● **Aim of the exercise**
Below is a listing. Quote from it, exactly, the lines from the one containing "size = piece.part.bounding_box().size" down to the one containing "imported model, its", both ends included, and nothing else.
_____
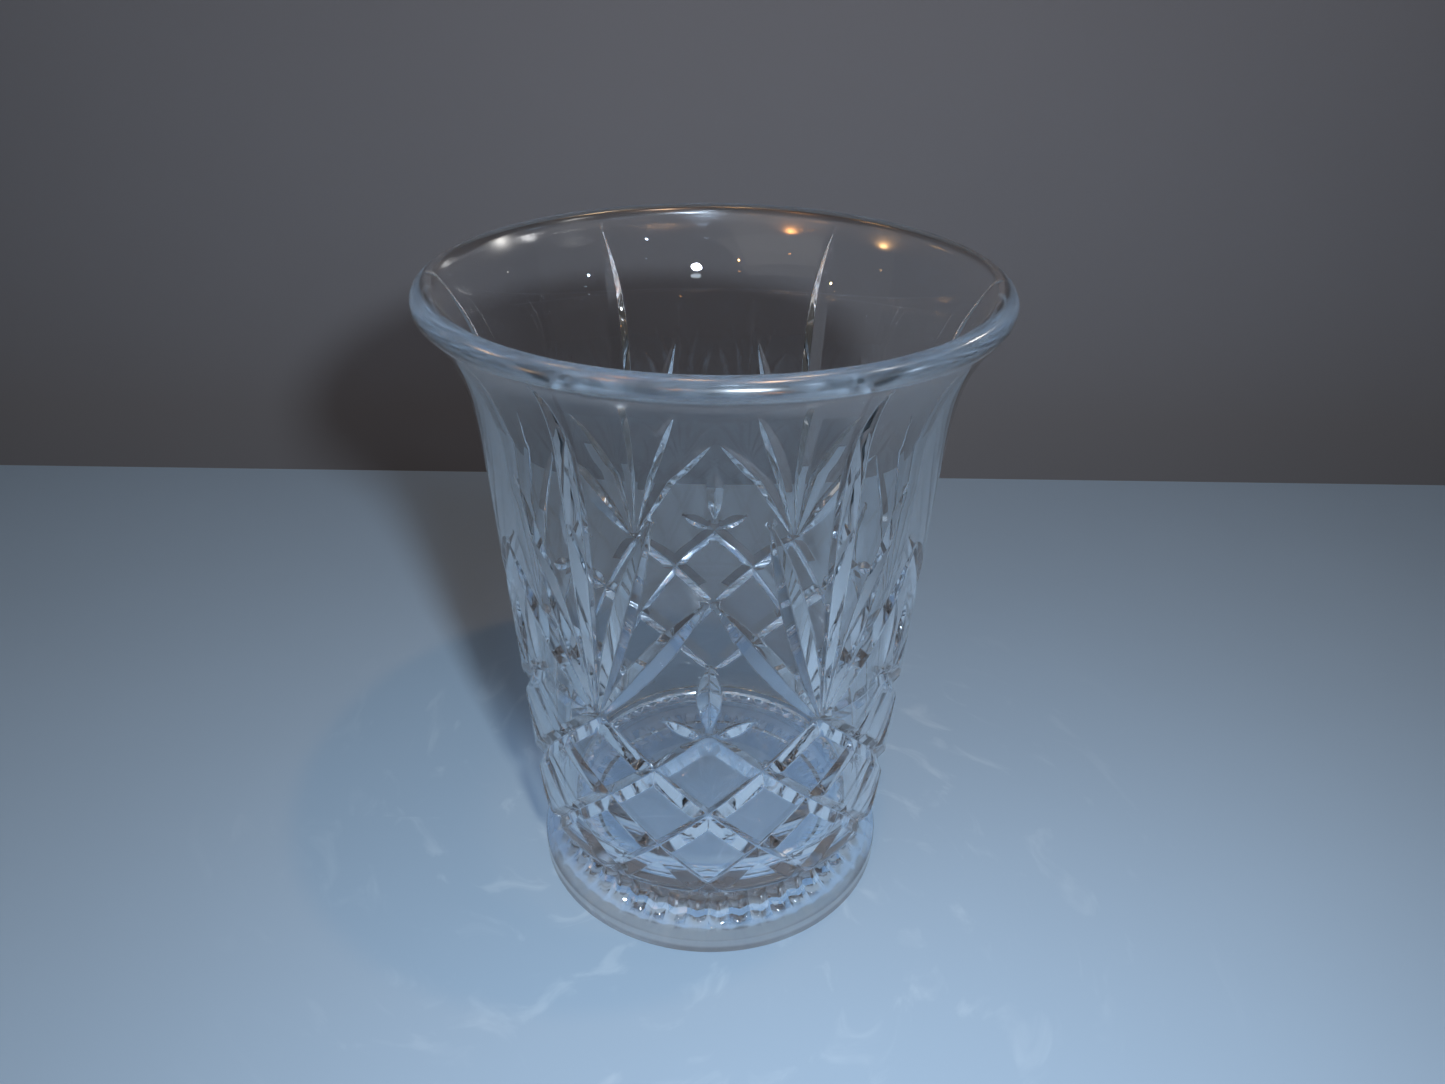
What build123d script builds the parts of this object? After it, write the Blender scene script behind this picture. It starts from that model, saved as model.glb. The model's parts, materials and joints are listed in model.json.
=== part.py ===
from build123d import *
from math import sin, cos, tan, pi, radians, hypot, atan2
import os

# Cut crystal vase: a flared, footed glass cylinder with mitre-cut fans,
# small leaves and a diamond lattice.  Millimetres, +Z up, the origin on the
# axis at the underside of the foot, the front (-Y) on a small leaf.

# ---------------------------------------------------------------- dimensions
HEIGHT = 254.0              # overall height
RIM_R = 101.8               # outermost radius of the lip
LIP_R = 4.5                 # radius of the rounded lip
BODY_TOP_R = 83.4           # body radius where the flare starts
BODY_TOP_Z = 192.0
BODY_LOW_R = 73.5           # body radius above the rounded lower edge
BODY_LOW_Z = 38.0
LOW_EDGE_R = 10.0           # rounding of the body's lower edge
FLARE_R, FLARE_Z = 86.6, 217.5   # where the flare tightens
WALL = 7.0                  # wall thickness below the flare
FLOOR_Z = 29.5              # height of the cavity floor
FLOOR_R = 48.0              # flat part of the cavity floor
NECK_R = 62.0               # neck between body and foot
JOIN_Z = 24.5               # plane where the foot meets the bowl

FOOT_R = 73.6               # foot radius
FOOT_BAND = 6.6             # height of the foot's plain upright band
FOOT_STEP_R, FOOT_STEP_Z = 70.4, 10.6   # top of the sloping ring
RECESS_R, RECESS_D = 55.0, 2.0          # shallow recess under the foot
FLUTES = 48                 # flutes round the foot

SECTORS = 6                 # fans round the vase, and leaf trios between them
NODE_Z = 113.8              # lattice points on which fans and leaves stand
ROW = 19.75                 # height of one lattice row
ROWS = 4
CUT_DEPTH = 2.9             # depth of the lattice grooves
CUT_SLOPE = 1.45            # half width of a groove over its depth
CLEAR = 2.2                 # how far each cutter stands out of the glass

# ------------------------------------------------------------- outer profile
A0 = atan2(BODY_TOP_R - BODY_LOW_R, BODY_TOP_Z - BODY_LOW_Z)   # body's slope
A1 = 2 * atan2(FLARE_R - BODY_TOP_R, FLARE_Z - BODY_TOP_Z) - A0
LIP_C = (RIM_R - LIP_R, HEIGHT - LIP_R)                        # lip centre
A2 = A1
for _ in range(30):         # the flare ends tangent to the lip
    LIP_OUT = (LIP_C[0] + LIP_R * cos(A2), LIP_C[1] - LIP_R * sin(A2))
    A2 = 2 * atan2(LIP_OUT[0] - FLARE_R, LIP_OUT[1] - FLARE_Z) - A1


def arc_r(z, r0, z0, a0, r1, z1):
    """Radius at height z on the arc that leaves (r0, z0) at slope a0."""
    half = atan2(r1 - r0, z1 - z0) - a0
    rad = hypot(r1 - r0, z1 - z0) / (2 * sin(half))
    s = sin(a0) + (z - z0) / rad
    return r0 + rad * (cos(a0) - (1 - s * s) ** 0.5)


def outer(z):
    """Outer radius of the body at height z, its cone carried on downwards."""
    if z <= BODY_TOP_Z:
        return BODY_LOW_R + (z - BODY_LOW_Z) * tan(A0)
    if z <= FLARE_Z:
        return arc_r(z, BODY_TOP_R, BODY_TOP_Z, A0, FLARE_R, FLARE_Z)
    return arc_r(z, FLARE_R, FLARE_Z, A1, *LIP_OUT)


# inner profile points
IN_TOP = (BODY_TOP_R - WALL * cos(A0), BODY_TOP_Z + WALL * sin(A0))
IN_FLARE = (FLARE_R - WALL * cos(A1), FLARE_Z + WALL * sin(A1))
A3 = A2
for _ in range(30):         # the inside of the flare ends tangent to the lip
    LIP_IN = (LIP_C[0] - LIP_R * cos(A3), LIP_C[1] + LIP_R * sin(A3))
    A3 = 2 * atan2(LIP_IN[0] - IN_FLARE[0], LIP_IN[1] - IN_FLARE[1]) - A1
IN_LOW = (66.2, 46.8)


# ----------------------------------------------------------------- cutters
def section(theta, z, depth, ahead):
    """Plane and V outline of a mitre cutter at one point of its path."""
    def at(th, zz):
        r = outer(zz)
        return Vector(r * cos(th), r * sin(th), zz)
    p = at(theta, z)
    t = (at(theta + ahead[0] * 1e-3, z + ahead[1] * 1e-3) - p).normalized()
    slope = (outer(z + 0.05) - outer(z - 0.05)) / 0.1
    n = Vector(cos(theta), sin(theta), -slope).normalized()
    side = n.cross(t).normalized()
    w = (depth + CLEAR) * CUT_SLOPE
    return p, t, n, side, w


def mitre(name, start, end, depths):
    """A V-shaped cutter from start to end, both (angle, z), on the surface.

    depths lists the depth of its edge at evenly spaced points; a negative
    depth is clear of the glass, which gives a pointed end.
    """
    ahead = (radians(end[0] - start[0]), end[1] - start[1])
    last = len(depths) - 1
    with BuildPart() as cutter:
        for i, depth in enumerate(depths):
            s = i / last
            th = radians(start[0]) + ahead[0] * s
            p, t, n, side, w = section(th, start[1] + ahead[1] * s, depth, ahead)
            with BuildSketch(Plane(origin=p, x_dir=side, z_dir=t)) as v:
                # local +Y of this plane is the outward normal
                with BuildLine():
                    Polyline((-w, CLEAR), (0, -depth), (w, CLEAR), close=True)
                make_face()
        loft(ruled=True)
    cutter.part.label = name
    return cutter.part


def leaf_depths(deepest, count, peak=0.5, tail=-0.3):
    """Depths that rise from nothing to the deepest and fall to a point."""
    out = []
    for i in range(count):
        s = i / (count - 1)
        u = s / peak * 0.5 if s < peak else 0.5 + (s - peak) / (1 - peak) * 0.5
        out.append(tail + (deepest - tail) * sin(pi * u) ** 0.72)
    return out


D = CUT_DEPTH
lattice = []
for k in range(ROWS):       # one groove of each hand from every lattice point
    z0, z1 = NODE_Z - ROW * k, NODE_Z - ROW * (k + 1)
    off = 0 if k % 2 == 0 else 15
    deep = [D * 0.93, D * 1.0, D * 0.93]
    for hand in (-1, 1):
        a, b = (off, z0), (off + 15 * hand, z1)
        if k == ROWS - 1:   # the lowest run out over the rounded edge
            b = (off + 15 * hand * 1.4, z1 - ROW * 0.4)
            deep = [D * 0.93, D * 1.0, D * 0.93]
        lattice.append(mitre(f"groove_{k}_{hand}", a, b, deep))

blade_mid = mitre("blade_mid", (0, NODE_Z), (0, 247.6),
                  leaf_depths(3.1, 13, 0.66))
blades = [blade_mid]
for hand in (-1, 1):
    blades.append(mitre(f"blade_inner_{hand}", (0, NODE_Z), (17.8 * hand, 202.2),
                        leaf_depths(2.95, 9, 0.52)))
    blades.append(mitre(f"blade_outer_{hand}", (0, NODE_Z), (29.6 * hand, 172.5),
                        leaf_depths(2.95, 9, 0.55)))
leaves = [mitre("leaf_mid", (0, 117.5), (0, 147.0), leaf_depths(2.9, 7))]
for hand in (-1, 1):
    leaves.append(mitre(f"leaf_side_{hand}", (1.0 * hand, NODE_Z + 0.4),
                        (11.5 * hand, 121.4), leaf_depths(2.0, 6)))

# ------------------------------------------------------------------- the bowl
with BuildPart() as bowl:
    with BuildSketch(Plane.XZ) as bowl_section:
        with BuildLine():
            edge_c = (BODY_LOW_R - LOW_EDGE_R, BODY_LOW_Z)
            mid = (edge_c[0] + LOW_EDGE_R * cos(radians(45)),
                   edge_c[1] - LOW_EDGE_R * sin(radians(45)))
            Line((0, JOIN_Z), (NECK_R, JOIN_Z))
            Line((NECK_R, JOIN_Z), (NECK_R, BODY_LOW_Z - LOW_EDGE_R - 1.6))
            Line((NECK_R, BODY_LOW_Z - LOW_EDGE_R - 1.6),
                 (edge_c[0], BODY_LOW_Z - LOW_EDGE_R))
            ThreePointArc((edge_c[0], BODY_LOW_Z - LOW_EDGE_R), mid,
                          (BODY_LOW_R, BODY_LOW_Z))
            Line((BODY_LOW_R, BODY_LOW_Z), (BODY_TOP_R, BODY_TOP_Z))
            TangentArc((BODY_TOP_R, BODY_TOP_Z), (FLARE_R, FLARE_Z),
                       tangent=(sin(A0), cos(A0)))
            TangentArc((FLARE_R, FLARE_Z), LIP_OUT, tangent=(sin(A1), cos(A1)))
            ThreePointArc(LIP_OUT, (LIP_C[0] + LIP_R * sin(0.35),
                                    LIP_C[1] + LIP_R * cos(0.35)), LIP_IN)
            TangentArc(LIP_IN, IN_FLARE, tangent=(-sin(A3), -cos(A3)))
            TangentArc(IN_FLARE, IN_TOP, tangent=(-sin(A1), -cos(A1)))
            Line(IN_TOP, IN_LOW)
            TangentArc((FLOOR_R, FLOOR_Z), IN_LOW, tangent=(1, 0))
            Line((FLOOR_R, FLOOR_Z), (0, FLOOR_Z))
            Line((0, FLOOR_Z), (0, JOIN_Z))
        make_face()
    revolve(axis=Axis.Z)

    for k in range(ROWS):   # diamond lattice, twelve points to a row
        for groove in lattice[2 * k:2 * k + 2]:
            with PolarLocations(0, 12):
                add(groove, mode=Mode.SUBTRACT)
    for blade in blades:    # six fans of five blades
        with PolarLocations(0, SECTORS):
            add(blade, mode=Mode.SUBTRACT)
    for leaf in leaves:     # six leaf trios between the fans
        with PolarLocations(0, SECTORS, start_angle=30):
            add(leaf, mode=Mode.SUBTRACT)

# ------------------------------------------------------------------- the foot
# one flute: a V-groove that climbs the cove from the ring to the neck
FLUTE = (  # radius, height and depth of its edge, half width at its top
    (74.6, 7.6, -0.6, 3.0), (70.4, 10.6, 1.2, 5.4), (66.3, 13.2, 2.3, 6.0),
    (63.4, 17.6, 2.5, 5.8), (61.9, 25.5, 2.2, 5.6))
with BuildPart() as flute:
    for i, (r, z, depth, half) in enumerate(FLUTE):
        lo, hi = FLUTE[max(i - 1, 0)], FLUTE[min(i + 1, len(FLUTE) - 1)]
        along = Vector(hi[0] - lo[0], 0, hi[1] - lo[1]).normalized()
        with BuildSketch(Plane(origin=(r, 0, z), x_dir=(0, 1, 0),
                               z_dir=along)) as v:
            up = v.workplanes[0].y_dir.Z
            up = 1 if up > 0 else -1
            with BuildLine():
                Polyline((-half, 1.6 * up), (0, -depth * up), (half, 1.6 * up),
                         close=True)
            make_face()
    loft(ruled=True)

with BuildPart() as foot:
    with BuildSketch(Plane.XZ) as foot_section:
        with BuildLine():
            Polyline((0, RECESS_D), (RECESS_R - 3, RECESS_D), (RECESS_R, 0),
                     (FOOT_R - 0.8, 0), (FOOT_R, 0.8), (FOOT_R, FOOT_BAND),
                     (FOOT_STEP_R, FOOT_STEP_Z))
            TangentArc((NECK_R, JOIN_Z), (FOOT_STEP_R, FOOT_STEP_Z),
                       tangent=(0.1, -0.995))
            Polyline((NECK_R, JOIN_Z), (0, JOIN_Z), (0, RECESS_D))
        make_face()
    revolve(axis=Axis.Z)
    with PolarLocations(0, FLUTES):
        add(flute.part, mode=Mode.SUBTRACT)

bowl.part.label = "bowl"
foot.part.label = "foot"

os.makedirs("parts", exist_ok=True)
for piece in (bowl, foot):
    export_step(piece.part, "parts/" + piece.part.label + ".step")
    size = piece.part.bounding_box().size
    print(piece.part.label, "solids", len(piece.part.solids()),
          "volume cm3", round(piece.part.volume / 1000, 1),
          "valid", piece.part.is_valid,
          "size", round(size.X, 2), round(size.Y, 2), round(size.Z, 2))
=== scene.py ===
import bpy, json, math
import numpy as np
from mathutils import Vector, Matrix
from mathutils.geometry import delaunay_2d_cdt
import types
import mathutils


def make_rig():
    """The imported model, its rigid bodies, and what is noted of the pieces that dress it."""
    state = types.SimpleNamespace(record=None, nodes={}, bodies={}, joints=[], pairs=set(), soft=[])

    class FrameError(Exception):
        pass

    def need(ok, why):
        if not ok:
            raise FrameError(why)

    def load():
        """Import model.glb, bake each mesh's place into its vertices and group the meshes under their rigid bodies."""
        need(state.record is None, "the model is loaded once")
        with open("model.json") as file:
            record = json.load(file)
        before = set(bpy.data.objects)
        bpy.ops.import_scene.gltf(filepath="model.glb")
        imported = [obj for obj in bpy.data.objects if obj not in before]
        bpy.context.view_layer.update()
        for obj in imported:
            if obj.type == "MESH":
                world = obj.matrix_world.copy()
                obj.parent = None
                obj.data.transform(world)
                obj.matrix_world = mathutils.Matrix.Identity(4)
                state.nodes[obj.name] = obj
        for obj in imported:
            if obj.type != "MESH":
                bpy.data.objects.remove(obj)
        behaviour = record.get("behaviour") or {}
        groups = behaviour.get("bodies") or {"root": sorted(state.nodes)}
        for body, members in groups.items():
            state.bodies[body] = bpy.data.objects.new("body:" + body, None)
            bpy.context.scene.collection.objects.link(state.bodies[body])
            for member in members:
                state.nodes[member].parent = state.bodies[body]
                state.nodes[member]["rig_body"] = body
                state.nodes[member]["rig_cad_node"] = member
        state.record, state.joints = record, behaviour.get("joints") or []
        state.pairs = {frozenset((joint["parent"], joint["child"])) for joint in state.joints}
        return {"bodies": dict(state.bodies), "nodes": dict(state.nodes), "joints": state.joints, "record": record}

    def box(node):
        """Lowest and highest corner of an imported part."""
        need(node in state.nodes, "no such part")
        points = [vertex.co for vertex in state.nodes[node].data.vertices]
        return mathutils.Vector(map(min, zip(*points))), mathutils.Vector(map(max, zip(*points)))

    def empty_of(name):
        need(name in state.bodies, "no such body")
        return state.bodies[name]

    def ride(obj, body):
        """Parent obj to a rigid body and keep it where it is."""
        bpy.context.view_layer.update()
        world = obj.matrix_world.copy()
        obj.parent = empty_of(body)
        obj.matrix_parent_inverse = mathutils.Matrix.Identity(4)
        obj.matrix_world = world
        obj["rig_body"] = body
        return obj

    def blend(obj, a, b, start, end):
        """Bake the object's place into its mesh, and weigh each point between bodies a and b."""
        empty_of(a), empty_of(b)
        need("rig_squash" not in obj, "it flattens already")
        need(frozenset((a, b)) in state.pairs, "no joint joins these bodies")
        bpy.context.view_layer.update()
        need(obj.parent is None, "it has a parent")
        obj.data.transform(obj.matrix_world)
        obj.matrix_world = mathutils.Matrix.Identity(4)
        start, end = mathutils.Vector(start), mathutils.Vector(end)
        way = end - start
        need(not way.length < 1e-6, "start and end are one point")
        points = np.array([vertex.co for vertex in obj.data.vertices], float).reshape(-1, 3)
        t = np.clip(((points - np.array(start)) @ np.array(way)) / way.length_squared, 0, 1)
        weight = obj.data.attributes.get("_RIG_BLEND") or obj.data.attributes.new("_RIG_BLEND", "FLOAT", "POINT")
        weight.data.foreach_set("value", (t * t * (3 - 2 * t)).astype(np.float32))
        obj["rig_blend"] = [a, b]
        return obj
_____
● **Answer to this task**
    size = piece.part.bounding_box().size
    print(piece.part.label, "solids", len(piece.part.solids()),
          "volume cm3", round(piece.part.volume / 1000, 1),
          "valid", piece.part.is_valid,
          "size", round(size.X, 2), round(size.Y, 2), round(size.Z, 2))
=== scene.py ===
import bpy, json, math
import numpy as np
from mathutils import Vector, Matrix
from mathutils.geometry import delaunay_2d_cdt
import types
import mathutils


def make_rig():
    """The imported model, its rigid bodies, and what is noted of the pieces that dress it."""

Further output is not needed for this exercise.